These are the situations that our disaster recovery plan must protect us from. We need to imagine every possible situation that results in a data loss and we must plan and test how to recover from them. There are plenty of modern features in modern databases that help you recover corrupted data: view historical data versions, have a real-time updated copy of the data off-site or roll back the entire database or single committed transactions. All these features are part of our disaster recovery plan, but quite often people who are not deeply familiar with databases seem to look at these modern features and think that they are enough to keep the data safe. No, all these features have severe limitations – they only work on limited situations and they only work during a very limited time window.

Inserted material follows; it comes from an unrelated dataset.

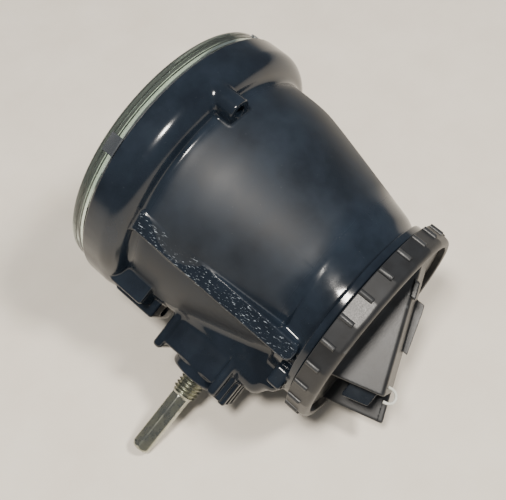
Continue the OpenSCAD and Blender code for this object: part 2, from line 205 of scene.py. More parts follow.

Often it is quite sad to see new database products on the market that make it even difficult or impossible to put a proper fail-safe recovery plan in place. This is completely fine for the majority of today’s data of IOT metrics, clicks, likes and tweets – data where you only care about the overall statistical picture, but it is very confusing for me to see these products marketed to store for example financial data.
For example here is a quote from Google discussing online database replication limitation:
A classic but flawed response to the question “Do you have a backup?” is “We have something even better than a backup—replication!” Replication provides many benefits, including locality of data and protection from a site-specific disaster, but it can’t protect you from many sources of data loss. Datastores that automatically sync multiple replicas guarantee that a corrupt database row or errant delete are pushed to all of your copies, likely before you can isolate the problem.
All these features are necessary to the overall disaster recovery plan, but they are not enough. They work as designed and protect against losses they were designed against. They have limitations and this is OK and by design, because when a larger disaster strikes, you must always have and can always fall back to a time honoured disaster recovery solution – keeping an extra copy of your data separate from your main system – a backup – and backups need to be retained for months.
Quoting from Linux System Administrators Guide again:
When it comes to backups, paranoia is in the job description.
Backups also have a cost associated to them, it would be quite expensive to fully back up entire 100+TB data warehouse database every day and keep every daily copy for months. This is a topic I discuss in my Oracle User Group presentation.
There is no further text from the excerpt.